The Azure Machine Learning Computer Vision Architecture is based on the Classical Machine Learning Architecture with some modifications particular to supervised CV scenarios.
-
Data Estate
This element illustrates the organization data estate and potential data sources and targets for a data science project. Data Engineers would be the primary owners of this element of the MLOps v2 lifecycle. The Azure data platforms in this diagram are neither exhaustive nor prescriptive. Images for Computer Vision scenarios may come from many different data sources. For efficiency when developing and deploying CV models with Azure Machine Learning, recommended Azure data sources for images are Azure Blob Storage and Azure Data Lake Storage.
-
Administration & Setup
This element is the first step in the MLOps v2 Accelerator deployment.

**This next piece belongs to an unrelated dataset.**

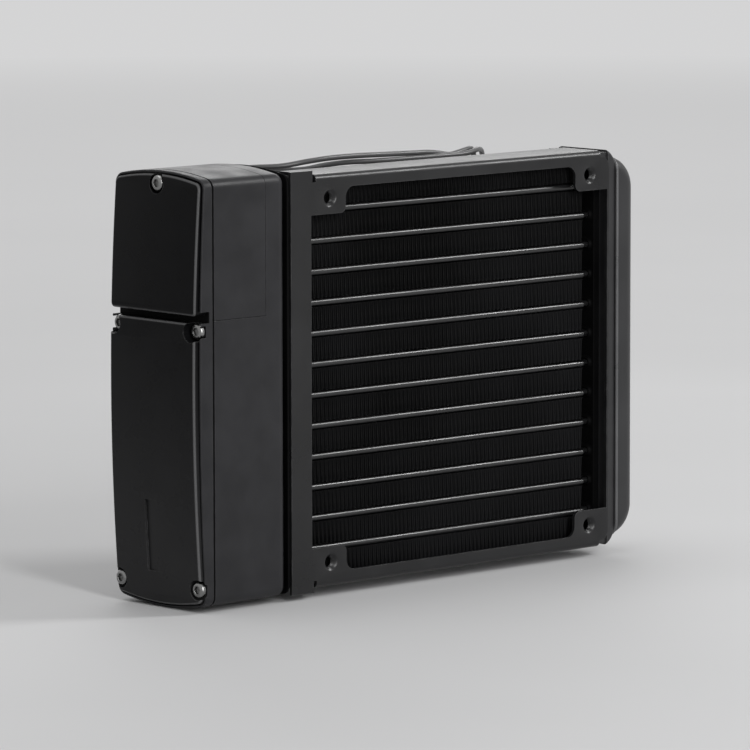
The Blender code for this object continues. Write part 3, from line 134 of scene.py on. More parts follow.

It consists of all tasks related to creation and management of resources and roles associated with the project. For CV scenarios, Administration & Setup of the MLOps v2 environment is largely the same as for Classical Machine Learning with the addition of creation of Image Labeling and Annotation projects that can use the Labeling feature of Azure Machine Learning or other tools.
-
Model Development (Inner Loop)
The inner loop element consists of your iterative data science workflow performed within a dedicated, secure Azure Machine Learning Workspace. The primary difference between this workflow and the Classical Machine Learning scenario in that Image Labeling/Annotation is a key element of this development loop.
-
Azure Machine Learning Registries
When the Data Science team has developed a model that is a candidate for deploying to production, the model can be registered in the Azure Machine Learning workspace registry. Continuous Integration (CI) pipelines triggered either automatically by model registration and/or gated human-in-the-loop approval promote the model and any other model dependencies to the model Deployment phase.
-
Model Deployment (Outer Loop)
The Model Deployment or Outer Loop phase consists of pre-production staging and testing, production deployment, and monitoring of both model/data and infrastructure. Continuous Deployment (CD) pipelines manage the promotion of the model and related assets through production, monitoring, and potential retraining as criteria appropriate to your organization and use case are satisfied.
-
Staging & Test
The Staging & Test phase can vary with customer practices but typically includes operations such as test deployments for endpoint performance, data quality checks, unit testing, and Responsible AI checks for model and data bias. For CV scenarios, retraining of the model candidate on production data may not be done due to resource and time constraints. Rather the data science team may have access to production data for model development and the candidate model registered from the development loop is the "final" model to be evaluated for production. This phase takes place in one or more dedicated, secure Azure Machine Learning Workspaces.
-
Production Deployment
After a model passes the Staging & Test phase, the model can be promoted to production via human-in-the-loop gated approvals. Model deployment options include a Batch Managed Endpoint for batch scenarios or, for online, near-realtime scenarios, either an Online Managed Endpoint or to Kubernetes using Azure Arc. Production typically takes place in one or more dedicated, secure Azure Machine Learning Workspaces.
-
Monitoring
Monitoring in staging/test and production enables you to collect metrics for and act on changes in performance of the model, data, and infrastructure. Model and data monitoring may include checking for model performance on new images. Infrastructure monitoring can watch for issues with endpoint response time, problems with deployment compute capacity, or network issues.
-
Data & Model Monitoring - Events and Actions
The Data & Model monitoring and event/action phase of MLOps for Computer Vision is the key difference from Classical Machine Learning. Automated retraining is typically not done in CV scenarios when model performance degradation on new images is detected. In this case, new images for which the model performs poorly must be reviewed and annotated by a human-in-the-loop and often the next action goes back to the Model Development loop for updating the model with the new images.
-
Infrastructure Monitoring - Events and Actions
Based on criteria for infrastructure monitors of concern such as endpoint response lag or insufficient compute for the deployment, automated triggers and notifications can implement appropriate actions to take. This triggers a loop back to the Setup & Administration phase where the Infrastructure Team can investigate and potentially reconfigure environment compute and network resources.